Would AT&T be more diverse, more reliable, and less crap without the iPhone?

Thursday, September 3, 2009 12:05
Posted in category AT&T, Featured, iPhone

On my journey through my ever bloated RSS reader, I stumbled upon a post on Gearlog that really made me stop and think. I sit here day in and day out reading story after story with some tie to either Apple, the iPhone, or AT&T. More often than not, poor network performance is the center headline drawing me in. The fact that Apple’s Jesus phone is causing AT&T to stutter is an understatement. Heck, even major news publications such as the New York Times are starting to notice. One thing I don’t see is news from other iPhone carrying countries about their underdeveloped, under prepared iPhone carriers and the horrendous network coverage and speeds that plague U.S. users.
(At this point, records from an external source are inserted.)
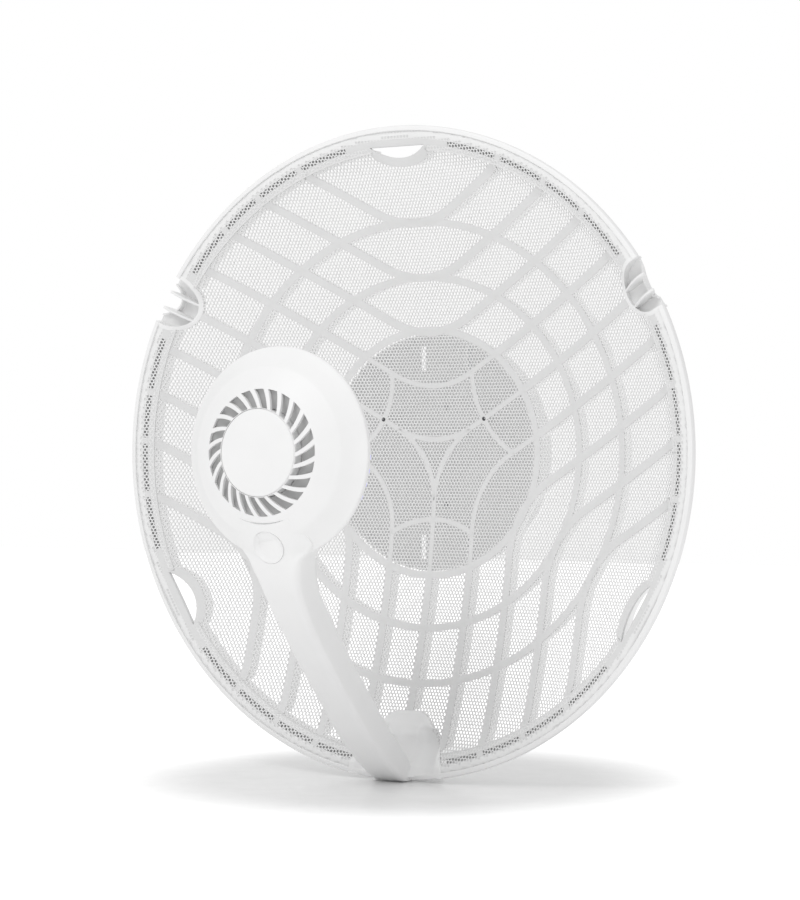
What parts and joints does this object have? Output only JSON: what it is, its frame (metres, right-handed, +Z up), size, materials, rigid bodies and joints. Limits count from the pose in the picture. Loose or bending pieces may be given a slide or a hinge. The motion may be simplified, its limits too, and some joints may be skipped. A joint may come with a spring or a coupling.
{
  "type": "outdoor wireless bridge",
  "caption": "Parabolic dish radio bridge: perforated reflector, feed arm with a round radio head, and a tilting pole saddle behind.",
  "frame": {"origin": "on the axis of the pole that holds it, level with the dish's axis", "axes": "+Z up along the pole, -Y the way the dish faces, +X to the right seen from the front"},
  "size_m": [0.413, 0.2868, 0.413],
  "materials": {
    "white_plastic": "satin",
    "grey_plastic": "satin",
    "dark_plastic": "matte",
    "cast_alloy": "cast",
    "steel": "zinc plated",
    "rubber": "matte",
    "circuit_board": "solder mask",
    "ceramic": "matte",
    "lens_plastic": "smooth",
    "light_pipe": "clear, faintly lit"
  },
  "bodies": {
    "pole_mount": {"pole_saddle": "cast_alloy", "pivot_bolt": "steel", "pivot_nut": "steel"},
    "dish": {"dish_skin": "white_plastic", "rim_ring": "white_plastic", "rib_lattice": "white_plastic", "socket_right": "white_plastic", "socket_left": "white_plastic", "socket_bottom": "white_plastic", "head_front_cover": "white_plastic", "head_centre_cap": "white_plastic", "head_rear_shell": "white_plastic", "arm_foot": "white_plastic", "hub_cup": "grey_plastic", "arm_spine": "grey_plastic", "hub_screw_1": "dark_plastic", "hub_screw_2": "dark_plastic", "thermal_pad": "dark_plastic", "tilt_bracket": "cast_alloy", "heat_sink": "cast_alloy", "bracket_screw_1": "steel", "bracket_screw_2": "steel", "bracket_screw_3": "steel", "bracket_screw_4": "steel", "ground_screw": "steel", "lock_bolt": "steel", "lock_nut": "steel", "shield_can": "steel", "network_socket": "steel", "latch_spring": "steel", "neck_screw_1": "steel", "neck_screw_2": "steel", "foot_screw_1": "steel", "foot_screw_2": "steel", "head_screw_1": "steel", "head_screw_2": "steel", "head_screw_3": "steel", "head_screw_4": "steel", "seal_ring": "rubber", "cable_outlet": "rubber", "main_board": "circuit_board", "positioning_antenna": "ceramic", "antenna_module": "ceramic", "feed_lens": "lens_plastic", "status_light_1": "light_pipe", "status_light_2": "light_pipe", "status_light_3": "light_pipe", "status_light_4": "light_pipe"},
    "arm_cover": {"arm_cover": "white_plastic"},
    "release_button": {"release_button": "white_plastic"},
    "cover_latch": {"cover_latch": "grey_plastic"}
  },
  "joints": [
    {"name": "tilt_hinge", "type": "hinge", "parent": "pole_mount", "child": "dish", "pos_m": [0, -0.05, -0.016], "axis": [1, 0, 0], "range_deg": [-15, 15]},
    {"name": "cover_slide", "type": "slide", "parent": "dish", "child": "arm_cover", "axis": [0, -1, 0], "range_m": [0, 0.06]},
    {"name": "button_press", "type": "slide", "parent": "arm_cover", "child": "release_button", "axis": [0, 0.9397, 0.342], "range_m": [0, 0.002], "stiffness_N_per_m": 800, "springref_m": -0.0015},
    {"name": "latch_slide", "type": "slide", "parent": "dish", "child": "cover_latch", "axis": [0, 0, -1], "range_m": [0, 0.0015], "stiffness_N_per_m": 800, "springref_m": -0.001, "deforming": ["latch_spring"]}
  ],
  "couplings": [
    {"joint": "latch_slide", "follows": "button_press", "ratio": 0.75}
  ]
}
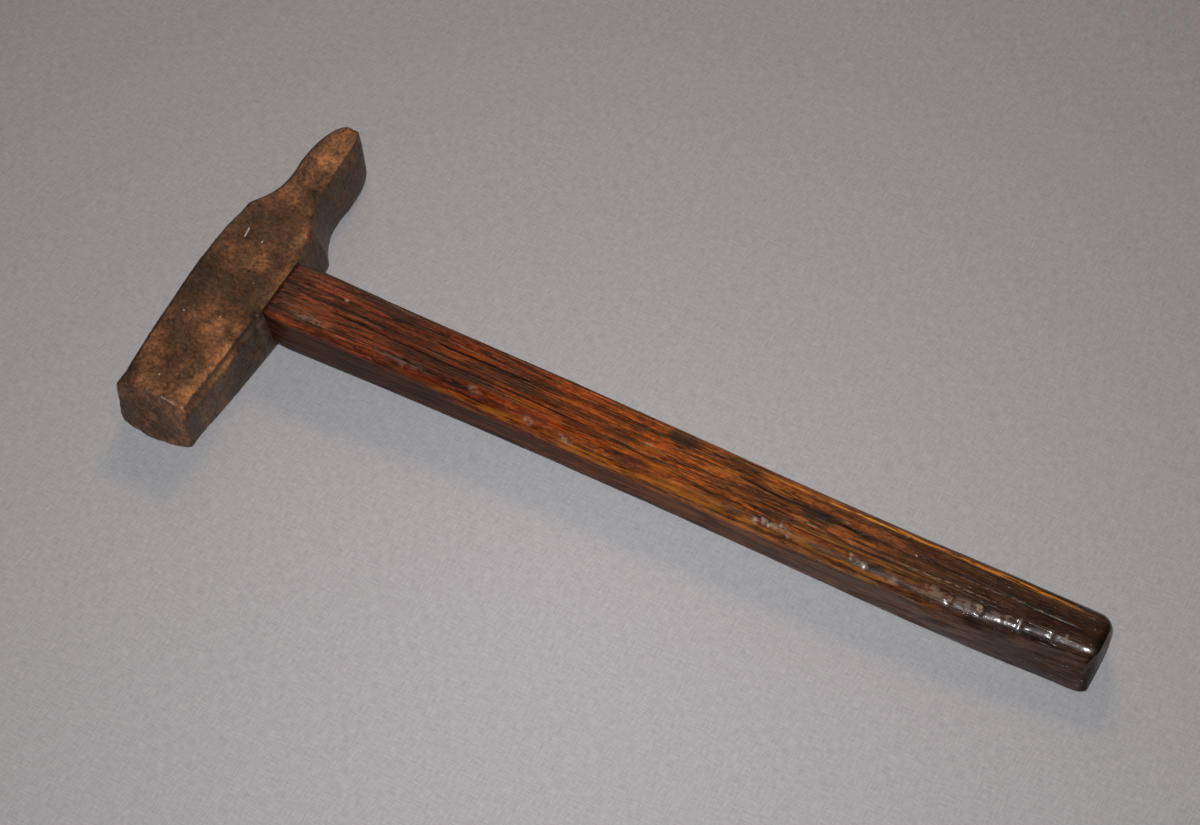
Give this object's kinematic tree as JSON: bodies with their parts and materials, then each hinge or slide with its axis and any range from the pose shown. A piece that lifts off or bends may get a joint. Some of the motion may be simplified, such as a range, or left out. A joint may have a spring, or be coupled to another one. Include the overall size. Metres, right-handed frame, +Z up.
{
  "type": "tack hammer",
  "caption": "Light cross-peen tack hammer: forged steel head with a flat striking face and a scalloped neck, wedged on a rectangular hardwood handle.",
  "frame": {"origin": "middle of the eye, on the cheek that the hammer lies on", "axes": "+X along the handle from the head to the butt, +Y along the head from the striking face to the peen, +Z up, through the head from its lower cheek to its upper cheek"},
  "size_m": [0.3024, 0.1234, 0.0184],
  "materials": {
    "head_steel": "forged, with a mottled brown rust patina, dull",
    "handle_wood": "ring-porous hardwood, dark red-brown, handled to a gloss",
    "wedge_wood": "hardwood end grain, aged",
    "wedge_steel": "wrought, rusted dark"
  },
  "bodies": {
    "root": {"hammer_head": "head_steel", "handle": "handle_wood", "wooden_wedge": "wedge_wood", "steel_wedge": "wedge_steel"}
  },
  "joints": []
}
While I’m sure they have their own problems here and there, the fact that it isn’t blowing up like it is stateside is disheartening.

Since picking up the iPhone, AT&T has released countless handsets that on paper, meet or surpass the iPhone in every way. Yet time and time again these handset launches go unnoticed and under the radar. The complete ecosystem Apple created between the iPhone, iTunes, and Macs is a monumental challenge for foes to overcome to say the least. Likewise, since the iPhone’s birth on Big Blue, many handsets didn’t even get a chance to go unnoticed. Handsets that without an iPhone would have been prime contenders. First, this shows just how far advanced the iPhone and its ecosystem is from the rest of the market. Two, it makes one stop and ask themselves: “What if AT&T never carried the iPhone..what if the iPhone never existed?”.


That question can really put a deep thinking gadget nerd into a multi-hour session of brainstorming about all other handset releases and possible sales throughout the last 2-1/2 years. There as been plenty of potential, and up until the iPhone, some real eye catchers. Yet somehow millions upon millions of people were blinded by the iPhone light rendering anything else but a tiny, solitary LED light imperceptible to most.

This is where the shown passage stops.